Supplied information.
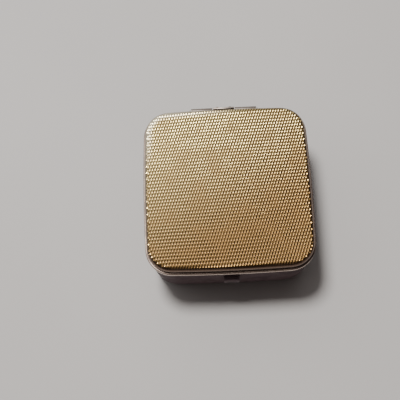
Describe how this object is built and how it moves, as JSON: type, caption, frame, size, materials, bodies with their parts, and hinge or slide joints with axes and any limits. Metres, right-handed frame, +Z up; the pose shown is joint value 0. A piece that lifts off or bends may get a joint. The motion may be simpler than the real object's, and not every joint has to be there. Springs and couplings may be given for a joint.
{
  "type": "rosin cake",
  "caption": "Amber rosin cake in a square metal case with an embossed gilt lid, a back hinge and a front push catch.",
  "frame": {"origin": "centre of the case's flat underside, under the middle of its whole length and width", "axes": "+Z up out of the lid, +Y towards the hinge at the back, +X to the right seen from the catch at the front"},
  "size_m": [0.06, 0.0644, 0.0296],
  "materials": {
    "gilt_sheet": "embossed gilt sheet metal, bright on the bumps and dark between them",
    "nickel_rim": "polished nickel, lightly worn",
    "dark_steel": "dark plated steel, satin",
    "brass_pan": "satin brass, spun lines and dust",
    "felt": "short-pile claret felt",
    "amber_rosin": "translucent amber rosin, dusty where the bow runs",
    "spring_steel": "blued spring steel",
    "rivet_steel": "nickel-plated rivets"
  },
  "bodies": {
    "base": {"base_bezel": "nickel_rim", "base_shell": "dark_steel", "cake_tray": "brass_pan", "tray_felt": "felt", "rosin_cake": "amber_rosin", "base_hinge_leaf_left": "nickel_rim", "base_hinge_leaf_right": "nickel_rim", "hinge_pin": "spring_steel", "catch_guide": "nickel_rim", "catch_spring": "spring_steel", "base_rivet_1": "rivet_steel", "base_rivet_2": "rivet_steel", "base_rivet_3": "rivet_steel", "base_rivet_4": "rivet_steel", "guide_rivet_1": "rivet_steel", "guide_rivet_2": "rivet_steel"},
    "lid": {"lid_cover": "gilt_sheet", "lid_bezel": "nickel_rim", "lid_liner": "brass_pan", "lid_felt": "felt", "lid_hinge_leaf": "nickel_rim", "catch_strike": "nickel_rim", "lid_rivet_1": "rivet_steel", "lid_rivet_2": "rivet_steel"},
    "catch": {"catch_button": "dark_steel", "catch_hook": "spring_steel"}
  },
  "joints": [
    {"name": "lid_hinge", "type": "hinge", "parent": "base", "child": "lid", "pos_m": [0, 0.031, 0.025], "axis": [-1, 0, 0], "range_deg": [0, 105]},
    {"name": "catch_press", "type": "slide", "parent": "base", "child": "catch", "axis": [0, 1, 0], "range_m": [0, 0.001], "stiffness_N_per_m": 400, "springref_m": -0.0005, "deforming": ["catch_spring"]}
  ]
}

Task prompt. Where a line contains "joints", copy that line.

Answer.
Describe how this object is built and how it moves, as JSON: type, caption, frame, size, materials, bodies with their parts, and hinge or slide joints with axes and any limits. Metres, right-handed frame, +Z up; the pose shown is joint value 0. A piece that lifts off or bends may get a joint. The motion may be simpler than the real object's, and not every joint has to be there. Springs and couplings may be given for a joint.
  "joints": [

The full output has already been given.